• **GIVEN PROBLEM**
Starting with the line that contains "Write the FreeCAD" and stopping after the line that contains "FAR_RISE = 13.0", output every line exactly as it stands.

• **RECORDS TO USE**
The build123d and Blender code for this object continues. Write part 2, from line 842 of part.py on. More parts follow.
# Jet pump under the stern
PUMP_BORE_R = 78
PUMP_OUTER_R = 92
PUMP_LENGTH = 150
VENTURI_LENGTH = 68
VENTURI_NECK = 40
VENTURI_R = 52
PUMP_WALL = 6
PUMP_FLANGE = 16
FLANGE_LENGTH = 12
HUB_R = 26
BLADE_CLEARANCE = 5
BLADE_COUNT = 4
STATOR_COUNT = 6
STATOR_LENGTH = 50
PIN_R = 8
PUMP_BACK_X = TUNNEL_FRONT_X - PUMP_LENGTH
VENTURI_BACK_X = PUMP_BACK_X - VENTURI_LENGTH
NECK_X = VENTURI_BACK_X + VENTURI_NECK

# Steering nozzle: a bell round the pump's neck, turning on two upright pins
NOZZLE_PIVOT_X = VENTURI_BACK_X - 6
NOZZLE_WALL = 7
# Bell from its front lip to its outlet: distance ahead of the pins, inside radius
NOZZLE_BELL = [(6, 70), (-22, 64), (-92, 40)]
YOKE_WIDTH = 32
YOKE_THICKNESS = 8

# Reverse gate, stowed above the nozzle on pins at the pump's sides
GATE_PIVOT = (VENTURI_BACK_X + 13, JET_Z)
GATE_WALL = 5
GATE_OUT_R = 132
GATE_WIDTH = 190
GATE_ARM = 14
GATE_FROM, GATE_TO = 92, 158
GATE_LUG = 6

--

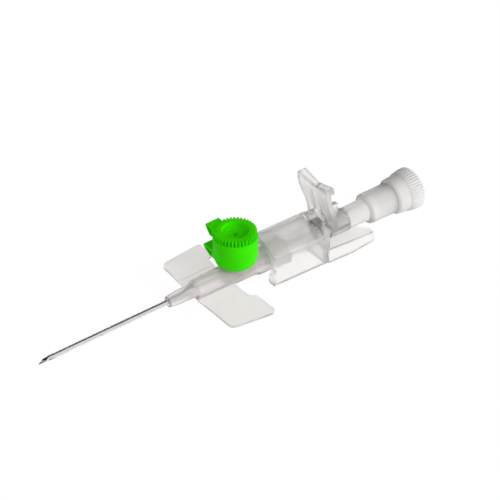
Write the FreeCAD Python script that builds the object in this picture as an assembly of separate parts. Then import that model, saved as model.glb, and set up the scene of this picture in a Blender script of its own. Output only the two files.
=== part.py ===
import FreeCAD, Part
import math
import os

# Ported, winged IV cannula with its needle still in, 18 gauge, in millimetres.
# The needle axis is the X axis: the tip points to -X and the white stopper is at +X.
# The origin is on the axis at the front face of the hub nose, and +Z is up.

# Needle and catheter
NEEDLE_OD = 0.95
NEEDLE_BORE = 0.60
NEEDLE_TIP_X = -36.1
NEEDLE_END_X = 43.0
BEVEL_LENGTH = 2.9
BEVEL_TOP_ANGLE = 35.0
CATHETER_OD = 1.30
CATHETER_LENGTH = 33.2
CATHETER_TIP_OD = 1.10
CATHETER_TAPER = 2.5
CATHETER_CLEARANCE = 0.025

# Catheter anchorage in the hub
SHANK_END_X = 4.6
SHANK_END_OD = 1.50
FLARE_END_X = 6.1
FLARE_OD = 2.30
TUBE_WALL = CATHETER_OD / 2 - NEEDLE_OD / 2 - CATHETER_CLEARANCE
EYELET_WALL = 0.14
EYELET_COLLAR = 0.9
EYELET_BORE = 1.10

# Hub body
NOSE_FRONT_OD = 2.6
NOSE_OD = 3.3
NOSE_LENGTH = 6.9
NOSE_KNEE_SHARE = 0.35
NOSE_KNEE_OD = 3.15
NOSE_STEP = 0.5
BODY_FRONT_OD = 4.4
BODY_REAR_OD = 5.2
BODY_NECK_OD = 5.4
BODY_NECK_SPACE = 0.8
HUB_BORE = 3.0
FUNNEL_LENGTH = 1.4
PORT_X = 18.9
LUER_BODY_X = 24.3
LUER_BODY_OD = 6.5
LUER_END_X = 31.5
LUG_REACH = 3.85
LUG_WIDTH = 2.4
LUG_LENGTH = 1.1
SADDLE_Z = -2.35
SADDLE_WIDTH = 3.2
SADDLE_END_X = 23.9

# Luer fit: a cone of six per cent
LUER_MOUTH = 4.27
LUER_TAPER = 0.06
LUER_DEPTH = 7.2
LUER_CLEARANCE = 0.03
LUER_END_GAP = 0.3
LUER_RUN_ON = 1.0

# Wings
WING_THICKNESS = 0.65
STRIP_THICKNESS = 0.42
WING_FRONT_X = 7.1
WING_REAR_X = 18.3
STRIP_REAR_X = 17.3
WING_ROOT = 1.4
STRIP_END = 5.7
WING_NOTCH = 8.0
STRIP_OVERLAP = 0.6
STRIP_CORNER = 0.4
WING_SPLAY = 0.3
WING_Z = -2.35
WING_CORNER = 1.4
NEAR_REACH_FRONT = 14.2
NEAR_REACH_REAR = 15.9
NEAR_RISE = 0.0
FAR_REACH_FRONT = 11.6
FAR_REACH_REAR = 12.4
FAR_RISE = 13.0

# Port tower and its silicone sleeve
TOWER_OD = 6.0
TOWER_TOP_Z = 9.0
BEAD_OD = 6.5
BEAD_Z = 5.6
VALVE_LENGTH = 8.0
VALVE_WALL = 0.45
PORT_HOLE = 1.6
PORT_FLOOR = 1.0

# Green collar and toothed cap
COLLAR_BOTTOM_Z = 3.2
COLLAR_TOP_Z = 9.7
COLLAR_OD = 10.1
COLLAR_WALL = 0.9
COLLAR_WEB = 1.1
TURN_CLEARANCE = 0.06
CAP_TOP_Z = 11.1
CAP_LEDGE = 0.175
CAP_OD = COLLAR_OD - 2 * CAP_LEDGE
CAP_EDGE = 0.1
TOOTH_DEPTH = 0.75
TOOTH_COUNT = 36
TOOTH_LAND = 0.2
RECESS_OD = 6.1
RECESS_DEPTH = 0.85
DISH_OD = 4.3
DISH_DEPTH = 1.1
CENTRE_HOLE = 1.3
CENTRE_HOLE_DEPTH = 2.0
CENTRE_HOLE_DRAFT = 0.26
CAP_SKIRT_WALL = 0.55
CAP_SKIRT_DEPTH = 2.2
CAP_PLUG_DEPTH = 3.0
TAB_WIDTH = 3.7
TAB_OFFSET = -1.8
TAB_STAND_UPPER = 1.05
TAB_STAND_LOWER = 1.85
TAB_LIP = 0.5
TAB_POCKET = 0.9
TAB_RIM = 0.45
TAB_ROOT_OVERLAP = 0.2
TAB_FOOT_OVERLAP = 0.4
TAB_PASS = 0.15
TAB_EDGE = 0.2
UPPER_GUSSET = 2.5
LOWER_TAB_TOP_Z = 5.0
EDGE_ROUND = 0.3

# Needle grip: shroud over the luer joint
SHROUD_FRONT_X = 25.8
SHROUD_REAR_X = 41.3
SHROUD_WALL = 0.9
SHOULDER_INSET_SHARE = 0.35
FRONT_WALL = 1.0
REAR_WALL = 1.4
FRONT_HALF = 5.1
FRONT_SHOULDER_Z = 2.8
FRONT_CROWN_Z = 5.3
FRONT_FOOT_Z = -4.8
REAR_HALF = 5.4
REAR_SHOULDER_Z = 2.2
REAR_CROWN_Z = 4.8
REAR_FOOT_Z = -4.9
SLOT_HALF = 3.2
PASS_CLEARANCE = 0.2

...

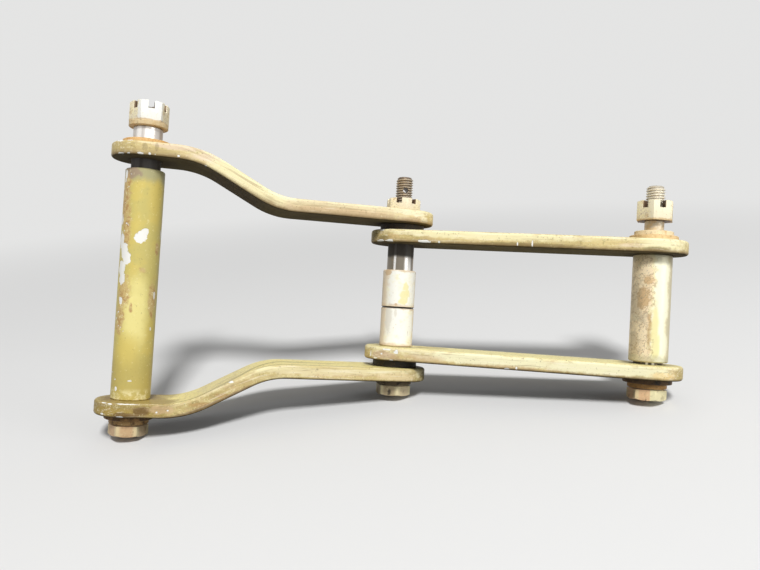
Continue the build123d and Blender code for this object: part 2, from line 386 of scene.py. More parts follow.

• **SOLUTION TO THE PROBLEM**
Write the FreeCAD Python script that builds the object in this picture as an assembly of separate parts. Then import that model, saved as model.glb, and set up the scene of this picture in a Blender script of its own. Output only the two files.
=== part.py ===
import FreeCAD, Part
import math
import os

# Ported, winged IV cannula with its needle still in, 18 gauge, in millimetres.
# The needle axis is the X axis: the tip points to -X and the white stopper is at +X.
# The origin is on the axis at the front face of the hub nose, and +Z is up.

# Needle and catheter
NEEDLE_OD = 0.95
NEEDLE_BORE = 0.60
NEEDLE_TIP_X = -36.1
NEEDLE_END_X = 43.0
BEVEL_LENGTH = 2.9
BEVEL_TOP_ANGLE = 35.0
CATHETER_OD = 1.30
CATHETER_LENGTH = 33.2
CATHETER_TIP_OD = 1.10
CATHETER_TAPER = 2.5
CATHETER_CLEARANCE = 0.025

# Catheter anchorage in the hub
SHANK_END_X = 4.6
SHANK_END_OD = 1.50
FLARE_END_X = 6.1
FLARE_OD = 2.30
TUBE_WALL = CATHETER_OD / 2 - NEEDLE_OD / 2 - CATHETER_CLEARANCE
EYELET_WALL = 0.14
EYELET_COLLAR = 0.9
EYELET_BORE = 1.10

# Hub body
NOSE_FRONT_OD = 2.6
NOSE_OD = 3.3
NOSE_LENGTH = 6.9
NOSE_KNEE_SHARE = 0.35
NOSE_KNEE_OD = 3.15
NOSE_STEP = 0.5
BODY_FRONT_OD = 4.4
BODY_REAR_OD = 5.2
BODY_NECK_OD = 5.4
BODY_NECK_SPACE = 0.8
HUB_BORE = 3.0
FUNNEL_LENGTH = 1.4
PORT_X = 18.9
LUER_BODY_X = 24.3
LUER_BODY_OD = 6.5
LUER_END_X = 31.5
LUG_REACH = 3.85
LUG_WIDTH = 2.4
LUG_LENGTH = 1.1
SADDLE_Z = -2.35
SADDLE_WIDTH = 3.2
SADDLE_END_X = 23.9

# Luer fit: a cone of six per cent
LUER_MOUTH = 4.27
LUER_TAPER = 0.06
LUER_DEPTH = 7.2
LUER_CLEARANCE = 0.03
LUER_END_GAP = 0.3
LUER_RUN_ON = 1.0

# Wings
WING_THICKNESS = 0.65
STRIP_THICKNESS = 0.42
WING_FRONT_X = 7.1
WING_REAR_X = 18.3
STRIP_REAR_X = 17.3
WING_ROOT = 1.4
STRIP_END = 5.7
WING_NOTCH = 8.0
STRIP_OVERLAP = 0.6
STRIP_CORNER = 0.4
WING_SPLAY = 0.3
WING_Z = -2.35
WING_CORNER = 1.4
NEAR_REACH_FRONT = 14.2
NEAR_REACH_REAR = 15.9
NEAR_RISE = 0.0
FAR_REACH_FRONT = 11.6
FAR_REACH_REAR = 12.4
FAR_RISE = 13.0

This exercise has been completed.